STATED PROBLEM:
Starting at the line that contains "return Pos(0, 0, bottom)", reproduce each line exactly up to and including the line that contains "obj.matrix_world = world". Reproduce nothing else.
==*==
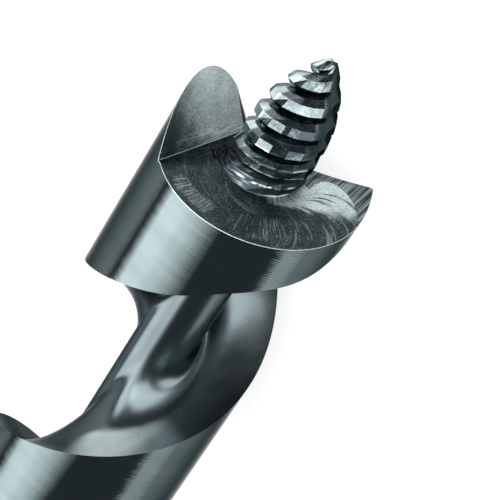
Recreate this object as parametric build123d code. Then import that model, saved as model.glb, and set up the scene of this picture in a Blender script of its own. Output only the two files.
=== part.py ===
from build123d import *
import os
from math import asin, cos, degrees, exp, radians, sin, sqrt

# Auger bit for wood, one steel piece: hexagon shank, round neck, single flute, head with one
# spur and one cutting lip, and a double-start lead screw. Modelled upright about the Z axis with
# the rim of the end face at height 0, then laid on its side. Millimetres and degrees.
# Angles about the axis are counted from -Y towards +X, the way the flute climbs.

# Overall sizes
bit_diameter = 20.0
overall_length = 235.0
head_to_tip = 15.0
shank_length = 40.0
neck_length = 26.0
shoulder_length = 8.0

# Flute
flute_pitch = 38.0
flute_width = 21.2
core_diameter = 4.5
flute_upper_corner_radius = 3.6
flute_lower_corner_radius = 3.4
flute_height_at_front = -29.2
runout_turn = 170.0
runout_depth_in_shoulder = 3.4
runout_clearance = 0.6
section_step = 24.0
# How far the flute's outline reaches past the outside diameter, from its corner's end as 1
tool_reach = 1.3

# Mouth of the flute, between the spur and the lip, which the flute climbs to ever more steeply
mouth_offset = 4.6
mouth_corner_radius = 1.6
mouth_full_angle = 82.0
mouth_last_angle = 222.0
climb_first_angle = -20.0
climb_last_angle = 201.5
climb_height = 7.9
climb_power = 2.6

# Lower edge of the head: hollowed behind and in front, and lower under the lip.
# Each hollow is its middle angle, its spread and its height.
head_edge_hollows = ((-150.0, 75.0, 1.9), (18.0, 18.0, 0.5))
lip_thickening = 1.0
lip_thickening_angle = 30.0
lip_thickening_turn = 40.0

# End face: one flat that falls away to the front, and a steeper one behind the lip
face_centre_height = 2.25
face_slope = 0.235
face_low_angle = -27.0
relief_centre_height = 2.38
relief_slope_x = 0.102
relief_slope_y = 0.382

# Spur and the groove inside it
spur_angle = -108.4
spur_chord_distance = 6.2
spur_slope = 1.632
groove_slope = 0.34

# Lead screw
screw_crest_diameter = 7.6
screw_straight_height = 6.0
screw_point_diameter = 1.0
screw_nose_power = 2.3
screw_lead = 4.4
screw_starts = 2
screw_seat = 2.0
screw_flare_width = 1.4
screw_flare_height = 1.3
screw_base_share = 0.5
thread_depth = 1.1
thread_first_angle = 14.0
thread_first_height = 2.0
thread_start_length = 2.2
thread_end_length = 1.5
thread_step = 22.5

# Shank
hex_across_flats = 11.1
neck_diameter = 12.6
shank_chamfer = 1.2

# Where the turned blank's own seam line lies, clear of the flute's mouth
blank_seam_angle = 40.0

# The side that faces up as the bit lies, which is the side away from its centre of mass
side_up = 0.0

radius = bit_diameter / 2
top = head_to_tip
bottom = head_to_tip - overall_length
neck_top = bottom + shank_length + neck_length
shoulder_top = neck_top + shoulder_length
rise = flute_pitch / 360


def smooth(value):
    """Ease from 0 to 1 as value goes from 0 to 1."""
    value = min(1.0, max(0.0, value))
    return value * value * (3 - 2 * value)


def direction(angle):
    """Unit vector at an angle about the axis."""
    return Vector(sin(radians(angle)), -cos(radians(angle)), 0)


def offset_at(angle):
    """Distance of the flute's cutting plane from the axis: it turns tangent to the screw root."""
    return mouth_offset * smooth(angle / mouth_full_angle)


def edge_angle(angle):
    """Angle at which the cutting plane of the given direction leaves the outside diameter."""
    return angle + degrees(asin(offset_at(angle) / radius))


def lower_edge(angle):
    """Height of the flute's lower edge on the outside diameter, steeper towards the mouth."""
    share = max(0.0, angle - climb_first_angle) / (climb_last_angle - climb_first_angle)
    return flute_height_at_front + rise * angle + climb_height * share**climb_power


def upper_edge(angle):
    """Height of the flute's upper edge on the outside diameter."""
    height = lower_edge(angle) + flute_width
    for middle, spread, rise_there in head_edge_hollows:
        height += rise_there * exp(-(((angle - middle) / spread) ** 2))
    return height - lip_thickening * smooth((angle - lip_thickening_angle) / lip_thickening_turn)


def blend(first, last, share):
    """Value between first and last."""
    return first + (last - first) * share


def flute_section(angle, first_angle):
    """Closed outline of the flute in the cutting plane of one direction."""
    turn = edge_angle(angle)
    low = lower_edge(turn)
    high = upper_edge(turn)
    mouth = smooth(angle / mouth_full_angle)
    runout = 1 - smooth((angle - first_angle) / runout_turn)
    rim = sqrt(radius**2 - offset_at(angle) ** 2)
    floor = blend(core_diameter / 2 * (1 - mouth), neck_diameter / 2 + runout_clearance, runout)
    shallow = min(1.0, (rim - floor) / (radius - core_diameter / 2))
    lower = blend(flute_lower_corner_radius, mouth_corner_radius, mouth) * shallow
    upper = blend(flute_upper_corner_radius, mouth_corner_radius, mouth) * shallow
    lower_out = blend(floor + lower, rim, tool_reach)
    upper_out = blend(floor + upper, rim, tool_reach)
    inset = 1 - cos(radians(45))
    lower_middle = (floor + lower * inset, low + lower * inset)
    upper_middle = (floor + upper * inset, high - upper * inset)
    edges = [
        Line((lower_out, low), (floor + lower, low)),
        ThreePointArc((floor + lower, low), lower_middle, (floor, low + lower)),
        Line((floor, low + lower), (floor, high - upper)),
        ThreePointArc((floor, high - upper), upper_middle, (floor + upper, high)),
        Line((floor + upper, high), (upper_out, high)),
        Line((upper_out, high), (lower_out, low)),
    ]
    plane = Plane(
        origin=direction(angle + 90) * offset_at(angle),
        x_dir=direction(angle),
        z_dir=-direction(angle + 90),
    )
    return plane.from_local_coords(Wire(edges))


def flute():
    """The whole flute as a solid tool, from its run-out in the neck to its mouth in the head."""
    first = (shoulder_top - runout_depth_in_shoulder - flute_height_at_front - flute_width) / rise
    count = round((mouth_last_angle - first) / section_step)
    angles = [first + (mouth_last_angle - first) * i / count for i in range(count + 1)]
    return Solid.make_loft([flute_section(angle, first) for angle in angles])


def blank():
    """Turned blank: neck, shoulder, full diameter up to above the spur."""
    outline = Polyline(
        (0, neck_top - neck_length - 1),
        (neck_diameter / 2, neck_top - neck_length - 1),
        (neck_diameter / 2, neck_top),
        (radius, shoulder_top),
        (radius, top),
        (0, top),
        close=True,
    )
    turned = revolve(Plane.XZ * make_face(outline), Axis.Z)
    return Rot(0, 0, blank_seam_angle) * turned


def tilted_box(height, slope_x, slope_y, reach):
    """Everything above the plane z = height + slope_x x + slope_y y, as a large box."""
    normal = Vector(-slope_x, -slope_y, 1)
    plane = Plane(origin=(0, 0, height), x_dir=(1, 0, slope_x), z_dir=normal)
    return plane * Box(reach, reach, reach, align=(Align.CENTER, Align.CENTER, Align.MIN))


def face_cutter():
    """What the end face and the lip's relief take off the blank, up to the spur's foot."""
    low = direction(face_low_angle)
    above_face = tilted_box(face_centre_height, -face_slope * low.X, -face_slope * low.Y, 6 * radius)
    above_relief = tilted_box(relief_centre_height, relief_slope_x, relief_slope_y, 6 * radius)
    outward = direction(spur_angle)
    inner = Plane(origin=outward * spur_chord_distance, x_dir=direction(spur_angle + 90), z_dir=-outward)
    inside = inner * Box(6 * radius, 6 * radius, 3 * radius, align=(Align.CENTER, Align.CENTER, Align.MIN))
    return above_face & above_relief & inside


def spur_cutter():
    """The groove ground across the end face along the foot of the spur."""
    plane = Plane(origin=(0, 0, 0), x_dir=direction(spur_angle), z_dir=-direction(spur_angle + 90))
    reach = 1.5 * radius
    outline = Polyline(
        (0, groove_slope * spur_chord_distance),
        (spur_chord_distance, 0),
        (reach, spur_slope * (reach - spur_chord_distance)),
        (reach, 3 * radius),
        (0, 3 * radius),
        close=True,
    )
    return extrude(plane * make_face(outline), 3 * radius, both=True)


def screw_radius(height):
    """Radius over the lead screw's crests: straight at first, then drawn in to the point."""
    share = max(0.0, (height - screw_straight_height) / (head_to_tip - screw_straight_height))
    taper = (screw_crest_diameter - screw_point_diameter) / 2
    return screw_crest_diameter / 2 - taper * share**screw_nose_power


def screw_section(height):
    """Outline across the lead screw: one arc for each start, meeting at the thread's roots."""
    crest = screw_radius(height)
    start = smooth((height - thread_first_height) / thread_start_length)
    finish = smooth((head_to_tip - height) / thread_end_length)
    root = crest - thread_depth * start * finish
    flare = screw_flare_width * exp(-max(0.0, height) / screw_flare_height)
    crest += flare
    root += flare - thread_depth * (1 - start) * screw_base_share
    crest -= thread_depth * (1 - start) * screw_base_share
    angle = thread_first_angle + height / screw_lead * 360
    arc_angle = 360 / screw_starts
    arcs = []
    for start_number in range(screw_starts):
        middle = angle + arc_angle * start_number
        arcs.append(
            ThreePointArc(
                direction(middle - arc_angle / 2) * root + Vector(0, 0, height),
                direction(middle) * crest + Vector(0, 0, height),
                direction(middle + arc_angle / 2) * root + Vector(0, 0, height),
            )
        )
    return Wire(arcs)


def lead_screw():
    """The double-start screw that draws the bit in, from inside the head to its point."""
    count = round((head_to_tip + screw_seat) / screw_lead * 360 / thread_step)
    heights = [-screw_seat + (head_to_tip + screw_seat) * i / count for i in range(count + 1)]
    return Solid.make_loft([screw_section(height) for height in heights])


def shank():
    """Hexagon shank with a turned chamfer at its end."""
    hexagon = extrude(RegularPolygon(hex_across_flats / 2, 6, major_radius=False), shank_length + 1)
    corner = hex_across_flats / 2 / cos(radians(30))
    outline = Polyline(
        (0, 0),
        (corner - shank_chamfer, 0),
        (corner + 0.1, shank_chamfer + 0.1),
        (corner + 0.1, shank_length + 1),
        (0, shank_length + 1),
        close=True,
    )
    turned = revolve(Plane.XZ * make_face(outline), Axis.Z)
    return Pos(0, 0, bottom) * (hexagon & turned)


def auger_bit():
    """The whole bit as one solid, standing on its shank about the Z axis."""
    head = blank() - face_cutter() - spur_cutter()
    return head - flute() + lead_screw() + shank()


def laid_down(bit):
    """The bit on its side: point towards +X, the given side up, origin in the middle underneath."""
    level = Rot(0, 90, 0) * Rot(0, 0, -90 - side_up) * bit
    return Pos(overall_length / 2 - head_to_tip, 0, radius) * level


if __name__ == "__main__":
    os.makedirs("parts", exist_ok=True)
    export_step(laid_down(auger_bit()), "parts/auger_bit.step")
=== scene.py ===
"""Auger bit for wood on a pale floor: twisted body, lead screw, raw edges, finishes, lamps and camera."""

import functools
import logging
import math
from dataclasses import dataclass, field
from enum import Enum

import bmesh
import bpy
import numpy as np
from mathutils import Matrix, Vector


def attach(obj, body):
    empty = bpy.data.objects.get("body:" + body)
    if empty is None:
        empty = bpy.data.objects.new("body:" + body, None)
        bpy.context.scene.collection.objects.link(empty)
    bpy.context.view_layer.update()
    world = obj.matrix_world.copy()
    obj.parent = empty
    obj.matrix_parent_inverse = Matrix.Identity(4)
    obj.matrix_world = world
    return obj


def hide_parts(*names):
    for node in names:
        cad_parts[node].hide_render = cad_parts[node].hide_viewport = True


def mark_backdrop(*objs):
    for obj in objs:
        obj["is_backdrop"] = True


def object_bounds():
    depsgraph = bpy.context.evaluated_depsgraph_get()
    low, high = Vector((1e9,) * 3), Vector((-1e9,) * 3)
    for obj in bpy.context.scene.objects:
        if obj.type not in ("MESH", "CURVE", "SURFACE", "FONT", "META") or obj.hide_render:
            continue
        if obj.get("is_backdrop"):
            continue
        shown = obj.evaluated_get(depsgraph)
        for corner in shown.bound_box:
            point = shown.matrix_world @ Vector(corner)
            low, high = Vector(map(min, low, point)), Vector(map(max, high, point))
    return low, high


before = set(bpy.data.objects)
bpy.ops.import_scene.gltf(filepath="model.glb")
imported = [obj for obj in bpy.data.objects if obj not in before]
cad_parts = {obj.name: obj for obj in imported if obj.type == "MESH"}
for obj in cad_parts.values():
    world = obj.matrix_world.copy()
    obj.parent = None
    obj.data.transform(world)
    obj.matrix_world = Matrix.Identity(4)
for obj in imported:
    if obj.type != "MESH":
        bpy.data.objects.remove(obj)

CAD_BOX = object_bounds()
LOG = logging.getLogger("auger_bit")
Number = "Field | float"
Shape = bpy.types.NodeSocket
Tone = tuple[float, float, float]
Span = tuple[float, float]
Window = tuple[float, float, float]
Place = tuple[float, float, float]

# Edge of the cutting blocks in millimetres, well past the bit on every side.
BLOCK = 60.0
# Share of its true width that the visual model keeps, so that rounding never takes it past the CAD box.
SNUG = 0.99999


def extent(axis: int) -> float:
    """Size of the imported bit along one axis, to a hundredth of a millimetre, which takes up its facets."""
    low, high = CAD_BOX
    return round((high[axis] - low[axis]) * 1000, 2)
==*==
SOLUTION TO THE EXERCISE:
    return Pos(0, 0, bottom) * (hexagon & turned)


def auger_bit():
    """The whole bit as one solid, standing on its shank about the Z axis."""
    head = blank() - face_cutter() - spur_cutter()
    return head - flute() + lead_screw() + shank()


def laid_down(bit):
    """The bit on its side: point towards +X, the given side up, origin in the middle underneath."""
    level = Rot(0, 90, 0) * Rot(0, 0, -90 - side_up) * bit
    return Pos(overall_length / 2 - head_to_tip, 0, radius) * level


if __name__ == "__main__":
    os.makedirs("parts", exist_ok=True)
    export_step(laid_down(auger_bit()), "parts/auger_bit.step")
=== scene.py ===
"""Auger bit for wood on a pale floor: twisted body, lead screw, raw edges, finishes, lamps and camera."""

import functools
import logging
import math
from dataclasses import dataclass, field
from enum import Enum

import bmesh
import bpy
import numpy as np
from mathutils import Matrix, Vector


def attach(obj, body):
    empty = bpy.data.objects.get("body:" + body)
    if empty is None:
        empty = bpy.data.objects.new("body:" + body, None)
        bpy.context.scene.collection.objects.link(empty)
    bpy.context.view_layer.update()
    world = obj.matrix_world.copy()
    obj.parent = empty
    obj.matrix_parent_inverse = Matrix.Identity(4)
    obj.matrix_world = world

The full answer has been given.